We'll index the dataframes using a list of the objective names. This allows us to only use a subset of columns for the activities like epsilon non-dominated sorting (since all we're after is a label anyway). When analyzing the data, we will always take the entire row, so other information such as decision variables, metrics, and constraint violations are preserved.

In [None]:
objective_names = ["Objectives.Objective_Powell_3490",
                   "Objectives.Objective_Mead_1000",
                   "Objectives.Objective_LB_Shortage_Volume",
                   "Objectives.Objective_Max_Delta_Annual_Shortage"]
num_objs = len(objective_names)

epsilons = [5,
            1,
            10000,
            10000]

# create a Platypus Problem object. Right now, the Platypus analysis only
# uses objectives, so that's all I'm populating. But future analyses may
# need to copy other information too
problem = Problem(nvars=0, nobjs=num_objs, nconstrs=0)

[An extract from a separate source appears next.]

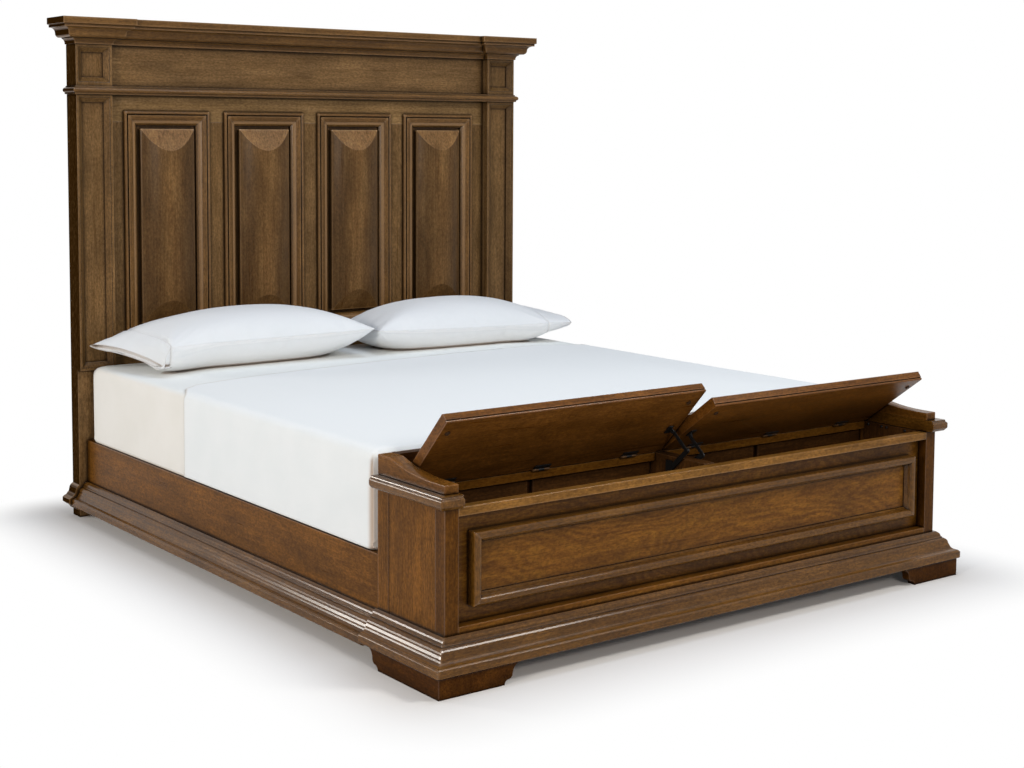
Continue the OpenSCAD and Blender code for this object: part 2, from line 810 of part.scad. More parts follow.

# pt stands for platypus format: these two items will be
# lists of Platypus Solution objects. One for all the solutions
# and another for only the epsilon non-dominated solutions
all_solutions_pt = []
eps_solutions_pt = EpsilonBoxArchive(epsilons)

# go through all the solutions, and continually update
# the epsilon archive. Note that as you go along, the
# archive might grow or shrink
for index, row in all_solutions_df.iterrows():

  # create solution object
  solution = Solution(problem)

  # save an id for which row of the original
  # dataframe this solution came from. really important
  # for cross-referencing things later!
  solution.id = index

  for j in range(num_objs):
    solution.objectives[j] = row[objective_names[j]]

  # save every solution you look at
  all_solutions_pt.append(solution)

  # calling the 'add' function on an EpsilonBoxArchive
  # orchestrates the archive update algorithm: it only
  # puts a solution into the archive if it's epsilon non-dominated
  # (and subsequently deletes solutions that end up being dominated!)
  eps_solutions_pt.add(solution)

After the above is completed, you now have a list of Platypus objects for all solutions: `all_solutions_pt`, which we're not really using here; and `eps_solutions_pt`, a Platypus `EpsilonBoxArchive` which is really just a list of Platypus `Solution` that are guaranteed to be epsilon non-dominated.

The last cell here pulls out the solution ids for the epsilon archive and populates labels in the original dataframe that indicate whether a solution is epsilon nondominated. It also creates a new dataframe that only contains the epsilon solutions, for completeness.

In [None]:
# save a list of the ids of the epsilon non-dominated solutions
eps_ids = [sol.id for sol in eps_solutions_pt]

# earlier, we initiated this flag to be False. We set it to True
# if the solution's id matches the one in the list
for id in eps_ids:
  all_solutions_df.at[id, "Eps Nd"] = True

# create a new dataframe that only contains the rows that were
# epsilon non-dominated
eps_solutions_df = all_solutions_df[all_solutions_df["Eps Nd"]].copy(deep=True)

By converting all of our work into a label for the original dataset, it helps facilitate lots of different experiments on that dataset. In other words, you can see which of the ‘original’ solutions survived the test. This is especially helpful when you have multiple ‘tests’ you’re performing on your solutions. For example, imagine that you had labels that indicated that a given row of the big dataframe came from a given optimization experiment .. then you could do lots of interesting things like show which ones are epsilon non-dominated across all experiments, within one experiment, etc. You just repeat the same procedure just assigning different labels to the original set.